* What is needed *
Take the data below and extract the lines from the one with "bpy.context.scene.collection.objects.link(empty)" to the one with "for node in", inclusive, exactly as written.

* Source data *
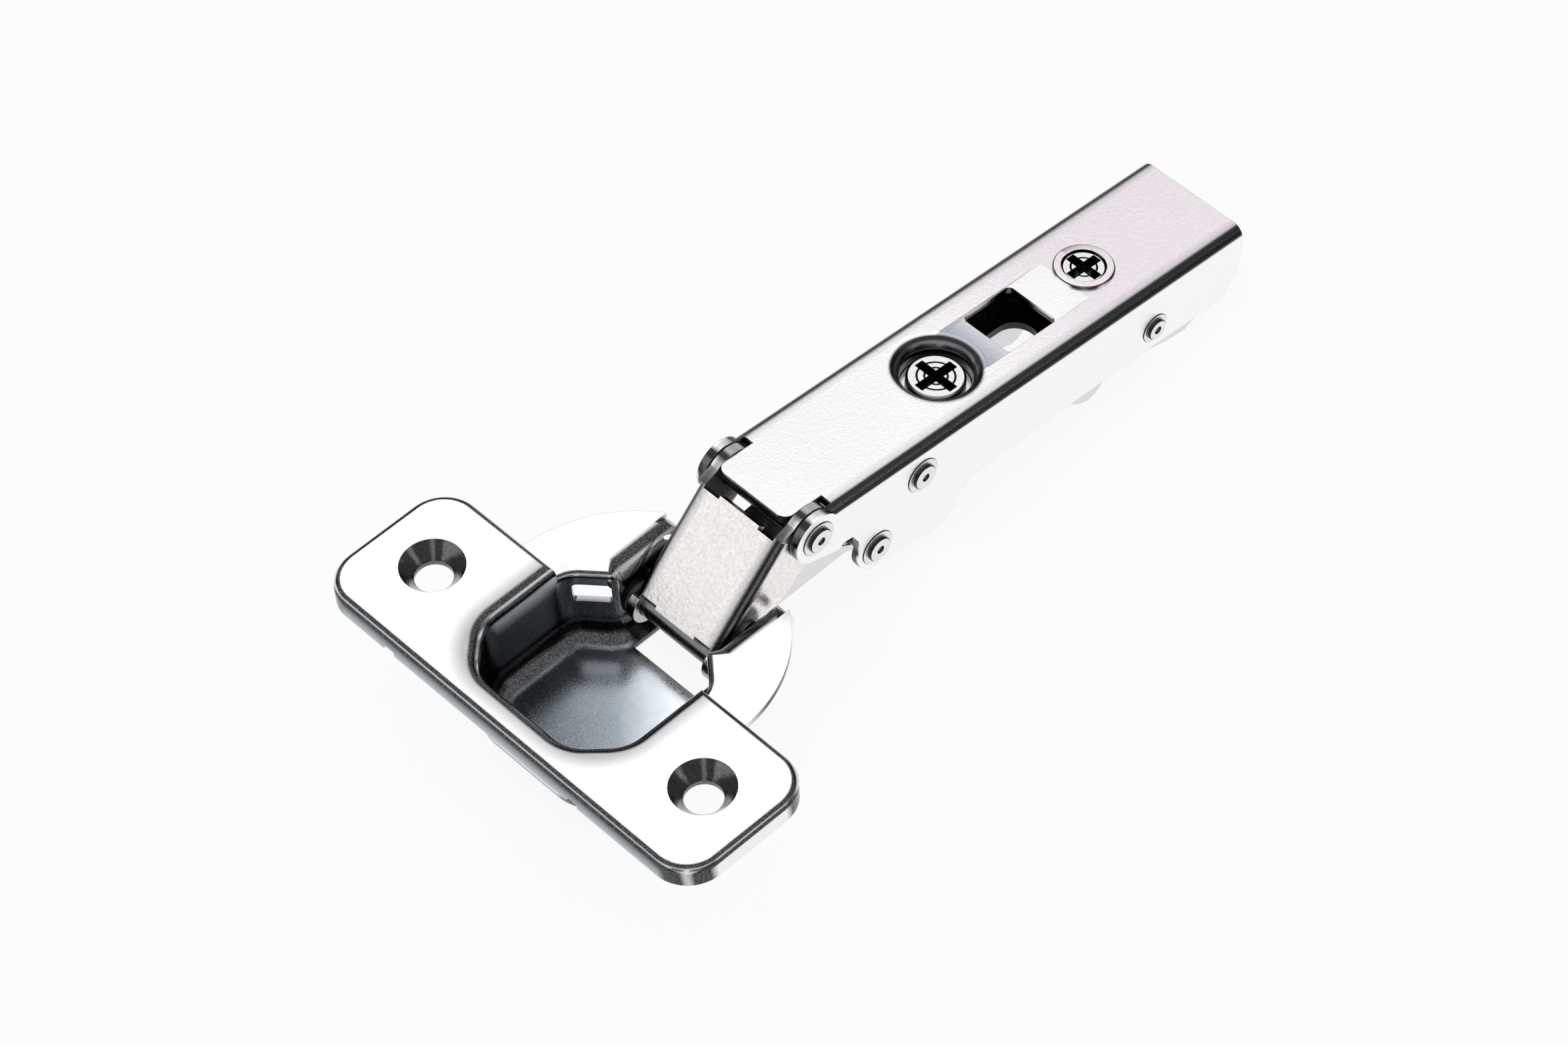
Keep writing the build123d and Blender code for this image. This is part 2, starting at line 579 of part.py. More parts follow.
# -------------------------------------------------------------- adjusting gear
def make_adjusting_rail():
    """Inner rail that slides in the arm and clips onto the mounting plate."""
    half = RAIL_HALF_WIDTH
    roof = RAIL_TOP - RAIL_SHEET
    hooks = outline(
        (RAIL_START, RAIL_TOP),
        (RAIL_FLANGE_END, RAIL_TOP),
        (RAIL_FLANGE_END, -11.6),
        (71.4, -12.6),
        (70.5, -13.4),
        (69.3, -13.7),
        (67.6, -13.2),
        (66.2, -12.2),
        (65.2, -10.6),
        (64.6, RAIL_BOTTOM),
        (RAIL_START + 1.5, RAIL_BOTTOM),
        (RAIL_START, RAIL_BOTTOM + 1.5),
    )
    rail = across(hooks, (-half, half))
    long = (RAIL_START - 1, RAIL_FLANGE_END + 1)
    rail -= block(long, (RAIL_SHEET - half, half - RAIL_SHEET), (-2 * half, roof))
    tail = (-RAIL_TAIL_HALF_WIDTH, RAIL_TAIL_HALF_WIDTH)
    rail += block((RAIL_FLANGE_END - 1, RAIL_END), tail, (roof, RAIL_TOP))

    slot_r = SIDE_SHANK_R + RUNNING_FIT
    slot = SlotCenterToCenter(2 * RAIL_TRAVEL + 2 * RUNNING_FIT, 2 * slot_r)
    rail -= Pos(SIDE_SCREW_S, 0, roof) * extrude(slot, RAIL_SHEET)
    window = SlotCenterToCenter(1.5, 2 * RAIL_WINDOW_R)
    rail -= Pos(RAIL_WINDOW_S, 0, roof) * extrude(window, RAIL_SHEET)
    cam_slot = SlotCenterToCenter(ECCENTRICITY, 2 * (ECCENTRIC_R + CAM_PLAY))
    cam_slot = Pos(DEPTH_SCREW_S, ECCENTRICITY * 0.75, roof) * Rot(0, 0, 90) * cam_slot
    rail -= extrude(cam_slot, RAIL_SHEET)
    rail -= across(spot(HOOK_PIN_R, HOOK_PIN), (-half, half))
    return ARM_FRAME * rail


def make_rail_hook_pin():
    """Cross pin of the rail that catches under the mounting plate."""
    pin = across(spot(HOOK_PIN_R, HOOK_PIN), (-RAIL_HALF_WIDTH, RAIL_HALF_WIDTH))
    return ARM_FRAME * pin


def cross_recess(top, size):
    """Cross-shaped driver recess of one reach and depth."""
    reach, depth = size
    cross = Rectangle(2 * reach, CROSS_WIDTH) + Rectangle(CROSS_WIDTH, 2 * reach)
    return Pos(0, 0, top) * extrude(cross, -depth)


def head_rings(top, radii):
    """Turned ring grooves in the top of a screw head."""
    grooves = [Circle(radius) - Circle(radius - HEAD_RING_WIDTH) for radius in radii]
    return Pos(0, 0, top) * extrude(Sketch() + grooves, -HEAD_RING_DEPTH)


def make_side_screw():
    """Side adjusting screw, its head guided in the collar of the arm."""
    screw = post(SIDE_HEAD_R, 0, (SIDE_HEAD_BOTTOM, SIDE_HEAD_STEP))
    screw += post(SIDE_HEAD_TOP_R, 0, (SIDE_HEAD_BOTTOM, SIDE_HEAD_TOP))
    screw = chamfer(screw.edges().sort_by(Axis.Z)[-1:], 0.3)
    screw += post(SIDE_SHANK_R, 0, (SCREW_BOTTOM, SIDE_HEAD_BOTTOM))
    screw -= cross_recess(SIDE_HEAD_TOP, SIDE_CROSS) + head_rings(SIDE_HEAD_TOP, SIDE_RINGS)
    return ARM_FRAME * Pos(SIDE_SCREW_S, 0, 0) * screw


def make_depth_screw():
    """Depth adjusting screw: head in the arm, eccentric in the rail."""
    screw = post(DEPTH_HEAD_R, 0, (DEPTH_HEAD_BOTTOM, DEPTH_HEAD_TOP))
    screw = chamfer(screw.edges().sort_by(Axis.Z)[-1:], 0.2)
    screw -= post(DEPTH_HEAD_R, 0, GROOVE) - post(GROOVE_R, 0, GROOVE)
    screw += post(ECCENTRIC_R, 0, (SCREW_BOTTOM, DEPTH_HEAD_BOTTOM), ECCENTRICITY)
    screw -= cross_recess(DEPTH_HEAD_TOP, DEPTH_CROSS) + head_rings(DEPTH_HEAD_TOP, DEPTH_RINGS)
    return ARM_FRAME * Pos(DEPTH_SCREW_S, 0, 0) * screw


def make_depth_screw_clip():
    """Retaining washer in the groove of the depth screw, under the arm roof."""
    low, high = GROOVE
    middle = (low + high) / 2
    ring = post(CLIP_R, 0, (low, middle)) - post(GROOVE_R, 0, (low, middle))
    return ARM_FRAME * Pos(DEPTH_SCREW_S, 0, 0) * ring


def make_clip_latch():
    """Release latch below the rear end of the arm."""
    half = LATCH_HALF_WIDTH
    body = outline(
        (76.5, -7.0),
        (76.5, -9.8),
        (78.6, -11.9),
        (82.6, -12.9),
        (86.2, -13.2),
        (88.3, -12.0),
        (90.4, -9.6),
        (91.2, -7.9),
        (85.0, -7.0),
        (80.4, -5.4),
    )
    latch = across(body + spot(LATCH_EYE_R, LATCH_PIVOT), (-half, half))
    inside = outline(
        (75.0, -9.2),
        (77.2, -9.3),
        (79.1, -10.9),
        (82.8, -11.9),
        (85.9, -12.1),
        (87.6, -11.1),
        (89.6, -8.9),
        (92.0, -8.2),
        (92.0, 0),
        (75.0, 0),
    )
    latch -= across(inside, (LATCH_SHEET - half, half - LATCH_SHEET))
    return ARM_FRAME * (latch - across(spot(LATCH_PIN_R + RUNNING_FIT, LATCH_PIVOT), (-half, half)))


def make_latch_spring():
    """Leaf spring from the arm roof down to the latch."""
    under = -ARM_SHEET
    leaf = outline(
        (82.0, under),
        (91.6, under),
        (92.4, under - 0.8),
        (92.4, under - 2.0),
        (87.0, -8.2),
        (86.7, -8.2 + LEAF),
        (92.0, under - 2.0),
        (92.0, under - 1.0),
        (91.4, under - LEAF),
        (82.0, under - LEAF),
    )
    return ARM_FRAME * across(leaf, (-LEAF_HALF_WIDTH, LEAF_HALF_WIDTH))


os.makedirs("parts", exist_ok=True)
save(make_cup(), "cup")
save(make_cup_pin(PIVOT_C), "cup_pin_outer")
save(make_cup_pin(PIVOT_D), "cup_pin_inner")
washer = make_link_washer()
save(washer, "link_washer_left")
save(mirror(washer, Plane.XZ), "link_washer_right")
save(make_outer_link(), "outer_link")
save(make_inner_link(), "inner_link")
save(make_arm(), "arm")
save(make_rivet(PIVOT_A, ARM_PIN_R), "arm_pin_outer")
save(make_rivet(PIVOT_B, ARM_PIN_R), "arm_pin_inner")
save(make_rivet(SPRING_PIVOT, ARM_PIN_R), "spring_pin")
save(make_rivet(LATCH_PIVOT, LATCH_PIN_R, LATCH_RIVET_SCALE), "latch_pin")
save(make_spring_sleeve(), "spring_sleeve")
save(make_closing_spring(), "closing_spring")
save(make_adjusting_rail(), "adjusting_rail")
save(make_rail_hook_pin(), "rail_hook_pin")
save(make_side_screw(), "side_screw")
save(make_depth_screw(), "depth_screw")
save(make_depth_screw_clip(), "depth_screw_clip")
save(make_clip_latch(), "clip_latch")
save(make_latch_spring(), "latch_spring")
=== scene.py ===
# %% [markdown]
# # A concealed cup hinge
# This lesson dresses a finished hinge model. The solids come in as a fixed
# frame, so every piece is already in its place. What is left is what the eye
# judges: polished folds, pebbled faces, riveted pins, a wound spring, light.

# %% The frame
from math import acos, cos, degrees, hypot, pi, radians, sin

import bmesh
import bpy
from mathutils import Matrix, Vector


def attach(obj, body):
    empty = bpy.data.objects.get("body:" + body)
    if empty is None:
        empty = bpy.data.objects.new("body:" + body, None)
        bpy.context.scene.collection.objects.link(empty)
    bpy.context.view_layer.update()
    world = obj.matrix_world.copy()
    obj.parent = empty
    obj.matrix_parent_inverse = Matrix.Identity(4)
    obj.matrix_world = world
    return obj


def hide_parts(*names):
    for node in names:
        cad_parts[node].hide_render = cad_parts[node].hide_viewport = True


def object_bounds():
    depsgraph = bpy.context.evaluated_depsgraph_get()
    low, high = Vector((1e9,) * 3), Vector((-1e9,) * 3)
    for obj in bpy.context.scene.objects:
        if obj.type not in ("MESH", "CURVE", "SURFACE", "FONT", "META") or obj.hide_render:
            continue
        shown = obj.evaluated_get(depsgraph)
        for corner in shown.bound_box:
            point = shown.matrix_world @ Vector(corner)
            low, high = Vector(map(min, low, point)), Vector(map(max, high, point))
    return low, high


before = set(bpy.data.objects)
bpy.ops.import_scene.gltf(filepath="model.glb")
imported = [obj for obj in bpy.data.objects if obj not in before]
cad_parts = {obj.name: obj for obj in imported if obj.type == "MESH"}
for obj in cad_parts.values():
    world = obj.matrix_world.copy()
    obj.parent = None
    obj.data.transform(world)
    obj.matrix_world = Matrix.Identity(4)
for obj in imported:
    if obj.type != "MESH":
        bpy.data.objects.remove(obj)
cad_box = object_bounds()
MM = 0.001

# %% [markdown]
# ## The camera
# The hinge lies open and is seen from above the cup, across the wing plate.
# A long lens keeps the plate's edges nearly parallel. The camera is turned a
# few degrees about its own axis, so the plate runs at the angle it should.

# %% Camera
IMAGE_WIDTH = 2352
FOCAL_PIXELS = 8040.07
SENSOR_WIDTH = 36.0
EYE = Vector((-231.556, -296.075, 477.586)) * MM
RIGHT = Vector((0.71893216, -0.69364793, -0.04459936))
DOWN = Vector((-0.55796023, -0.53765349, -0.63214643))
AHEAD = Vector((0.41450806, 0.47935507, -0.77356434))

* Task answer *
        bpy.context.scene.collection.objects.link(empty)
    bpy.context.view_layer.update()
    world = obj.matrix_world.copy()
    obj.parent = empty
    obj.matrix_parent_inverse = Matrix.Identity(4)
    obj.matrix_world = world
    return obj


def hide_parts(*names):
    for node in names:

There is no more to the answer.